Traditionally, Western business academics have hailed Japanese companies for their socially oriented raison d’être. Shouldering the economic growth of the nation post-war, they sought to provide support for education, healthcare—even facilities for their employees’ family holidays. As far back as the 1950s, the Japan Association of Corporate Executives recognised companies as “organs of society”.
Scroll forward 60 years, and today’s reflection of Japanese corporate purpose comes principally in the form of mission statements at the end of sponsored TV shows and TVCs. Chanted into Japanese homes day after day, Panasonic talks of 'Wonders!'. Hitachi seeks to 'Inspire the Next'. And while Suntory believes in 'Living with Water', Mitsubishi espouses 'Changes for the Better', and Honda 'The Power of Dreams'. They allude to a corporate desire to build a better world, champion societal progress, and empower and protect subsequent generations.
If these came across with great authority in the post-war years, it’s now more of a challenge to talk credibly of inspiration and dreams. Today’s context is a declining economy and the steady erosion of lifetime employment. They’re no longer quite the organs they were. And so the noble higher purposes these companies hint at, and their visionary societal statements, risk becoming empty slogans.
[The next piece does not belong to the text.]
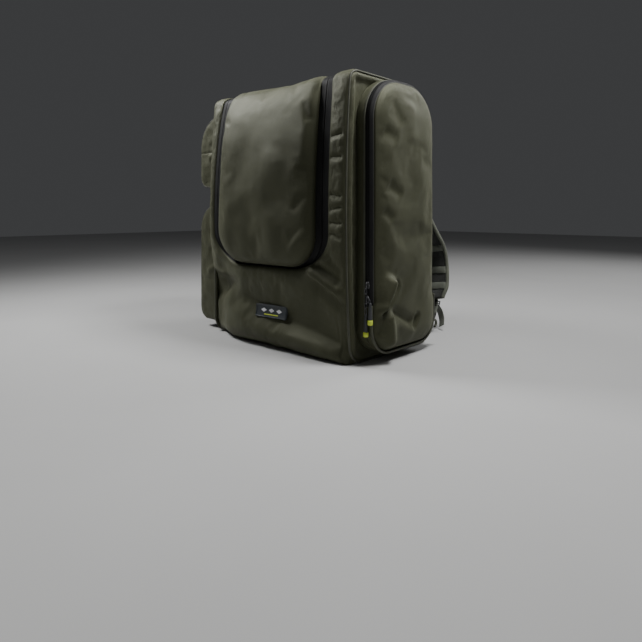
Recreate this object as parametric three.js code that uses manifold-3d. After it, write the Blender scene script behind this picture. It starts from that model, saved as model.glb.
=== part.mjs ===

It might be argued that the CSR activities of these companies risk taking on the hue of tokenism. Much of the focus in the big annual reports is on worthy initiatives—replanting forests and cleaning up rivers. Essential and admirable initiatives for sure, but they hardly speak of passionately held beliefs or purposes at the heart of the corporate mission. If anything, these approaches suggest organisations gazing in their rear-view mirrors.
Beyond developing succinct slogans, Japanese businesses could be working to develop and demonstrate fully integrated, category-legitimate social purposes that speak of their core motivating beliefs. Some have already begun: overseas, Kirin / Volvic’s 'Drink 1, Give 10' campaign and Saraya’s 'Wash a Million Hands' project are noteworthy examples. Closer to home, Facebook and Twitter found favour in Japan in the wake of the Tohoku disaster by enabling people to indicate to loved ones that they were safe. Honda utilised its own intellectual capital in navigation systems to offer much-needed guidance to citizens at the time of the disaster.
Some of the best examples from around the world show an approach to social purpose which is forward-facing and proactive—shining a positive, progressive light on the business leading it, and rallying employees, shareholders and consumers alike. Ultimately, when a synergy is found between the initiative, the category and the product, it can help to strengthen the positioning and reinforce the brand in the consumer consciousness. And when it brings alive the sense of what the corporation really believes in, what gets it, collectively, out of bed in the morning, that’s where the magic begins to happen.
Millennials are more likely than other generations to question the social-purpose credentials of potential employers. Which Japanese businesses will seek to champion the most top-of-mind societal issues? Which beauty or femcare brands will rally for, and bring greater attention to the unquestionable value of women in the workplace? Or seek to battle male depression? In a current global context where technological prowess is less of a differentiator for Japanese businesses, baking in forward-facing social purpose might be one of the keys to creating new value for tomorrow’s consumers, and keeping the country’s iconic brands on the road.